A calm voice in the storm
A person only needs to look back in history to see examples of positive and negative leadership during disasters. When a leader appears confident, speaks in a steadfast and reassuring manor, they can prove to be a calming voice in a turbulent storm. Winston Churchill showed this in World War II, Rudy Giuliani showed this September 11, 2001. Regardless of politics, in the aftermath of the 2001 Terror Attack on the World Trade Center, Mayor Giuliani appeared to this nation as a confident and competent leader who was ready to help his city and this nation recover from a traumatic event. In his book Leadership, Rudy Giuliani wrote “It is in times of crisis that good leaders emerge”. Despite any mistakes he made before, during or after that day, the perception of the public was he was America’s Mayor. However, it does not take a 9/11 type event to become a leader; when a disaster or tragic event occurs, having a calm, confident and knowledgeable demeanor can be a big part of providing the leadership a community in a disaster needs. Even if inwardly shaken to the core, a calm voice will help reassure a shaken public who will then be less likely to act out of fear and panic. These are traits that come from the personal confidence developed by being engaged and building skills prior to the onset of disaster.

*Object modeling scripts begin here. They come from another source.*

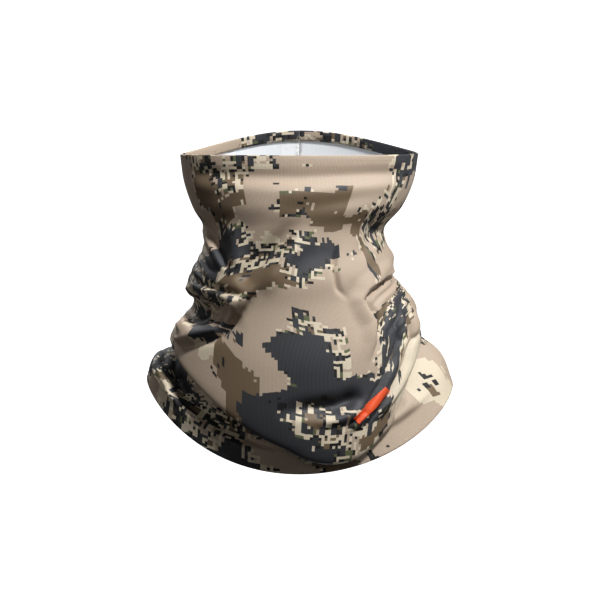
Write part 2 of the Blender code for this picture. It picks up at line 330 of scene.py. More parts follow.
def layerShare(shares, layer):
    # 1 over a range of shares down the cloth, with a short fade at both ends, as a column.
    low, high = layer
    inside = ease(shares, low - 0.02, low + 0.02) * ease(-shares, -high - 0.01, -high + 0.01)
    return inside[:, None]


def foldLift(wall, shares):
    # Height of every crease, pleat and bundle over the wall, in metres, along its normal. A
    # crease is a bell curve across its line, a pleat a squared cosine with a sharp fall, and a
    # bundle |sine|^0.6, which is round on top and sharp between the rolls.
    x, z = wall[..., 0] / millimetre, wall[..., 2] / millimetre
    forward = -wall[..., 1] / millimetre
    front, back = ease(forward, -10, 28), ease(-forward, 10, 40)
    lift = np.zeros(wall.shape[:2])
    for fold in list(creases.values()) + list(pleats.values()):
        distance, along = pathDistance(x, z, fold["path"])
        fade = lineShare(along, fold["tapers"]) * layerShare(shares, fold["layer"])
        side = back if fold.get("behind") else front
        if "drop" in fold:
            body = np.cos(np.clip(distance / fold["width"], 0, 1) * math.pi / 2) ** 2
            fall = 1 - (1 + fold["cleft"]) * ease(-distance, 0, fold["drop"])
            rise = fold["cleft"] * ease(-distance, fold["drop"], fold["drop"] * 3.5)
            section = np.where(distance > 0, body, fall + rise)
        else:
            section = np.exp(-(distance / fold["width"]) ** 2)
        lift += fold["height"] * section * fade * side
    for bundle in bundles.values():
        distance, along = pathDistance(x, z, bundle["path"])
        fade = lineShare(along, bundle["tapers"]) * layerShare(shares, bundle["layer"])
        startWidth, endWidth = bundle["widths"]
        width = startWidth + (endWidth - startWidth) * ease(along, 0, 0.5)
        roll = distance / width
        window = ease(roll, -0.3, 0.05) * ease(-roll, -bundle["count"], 0.7 - bundle["count"])
        section = np.abs(np.sin(roll * math.pi)) ** 0.6 - 0.5
        lift += bundle["height"] * width * section * window * fade * front
    return lift * millimetre


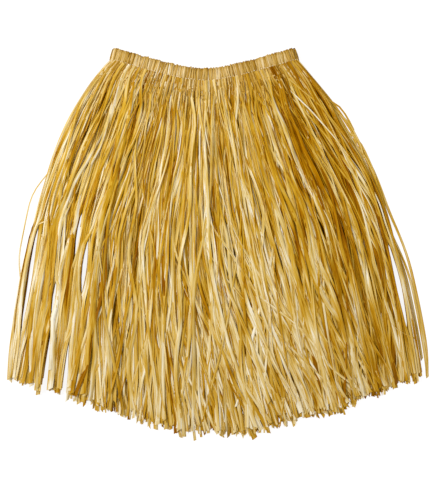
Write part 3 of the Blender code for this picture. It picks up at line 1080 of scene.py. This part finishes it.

How does a leader develop the knowledge skills and abilities to exhibit a quiet confidence in times of disaster? It is not typically something that comes naturally. Proactive engagement in the emergency management process, clear perceptions of what communities need to do before during and after and most of all confidence in the team that surrounds you is a start. Participation in training and exercise programs as well as taking advantage of FEMA training programs is a start. However, without a clear perception of emergency management, and how disasters impact their community, it may be difficult for them to recognize why their appropriate engagement is so important. So this is where the journey will begin.